The introduction is a fine example of the essayist’s craft itself. It is organized in four sections:
1. Life
2. Thought
3. Essay
4. Discussion
The biographical sketch is well done. Alex shines in Thought, where he discusses Lovecraft’s view of life, including his deduction that appeal to a mass market was necessarily an appeal to “the lowest common denominator”. “This meant recognising that that the bulk of people who comprise the mass market, are superficial, sentimental, narrow-minded, ignorant, vulgar, and preoccupied with trivial concerns.”
In this single sentence, where Kurtagic is presenting the logic of writing in obscurity for a select market, he essentially lays out the practical dilemma for every thinking person of our age, an age which Lovecraft saw dawn.
Alex goes on to provide a sketch of the genesis of Lovecraft’s essay, and then gets on with the man’s connection to us, the select alienated audience that has sprung up from the generations since his passing, which was not long after the completion of the essay on weird fiction for which this essay provides an introduction.
“If one ‘liberates’ the individual from his race, tradition, and religion, one is left with a mere abstract civic unit, which, for moral purposes, is equivalent and interchangeable…”

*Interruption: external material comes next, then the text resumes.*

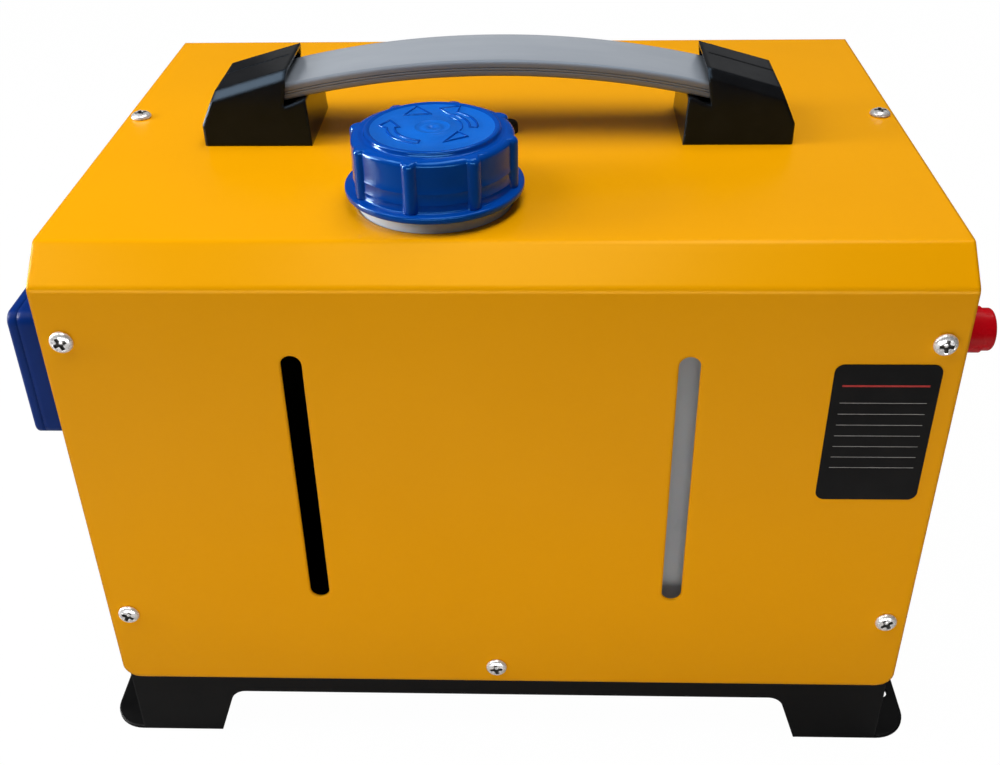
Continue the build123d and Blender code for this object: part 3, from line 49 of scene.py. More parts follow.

Kurtagic goes on to describe the texture of our alienation as a lead in to the purpose of supernatural horror, which is one of escape from meaninglessness domesticity:
“...it is, in sum, a negation of the liberal conceit that ontologically places man at the top and the centre… Viewed in this way, supernatural horror in literature can act as a means to overcome the mental limits imposed by liberal ideology…”

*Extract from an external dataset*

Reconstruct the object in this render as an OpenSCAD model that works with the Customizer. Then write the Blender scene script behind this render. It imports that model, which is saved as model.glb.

I typically ignore third party literary introductions. In this case I read Mister Kurtagic’s introduction at the beginning of my second reading, and found his essay to be the equal of Lovecraft’s; so good in fact, I don’t see Alex getting work penning introductions for commercial writers of note, most of whom would not feel comfortable between the same covers as the mind that brought us Lovecraft like this.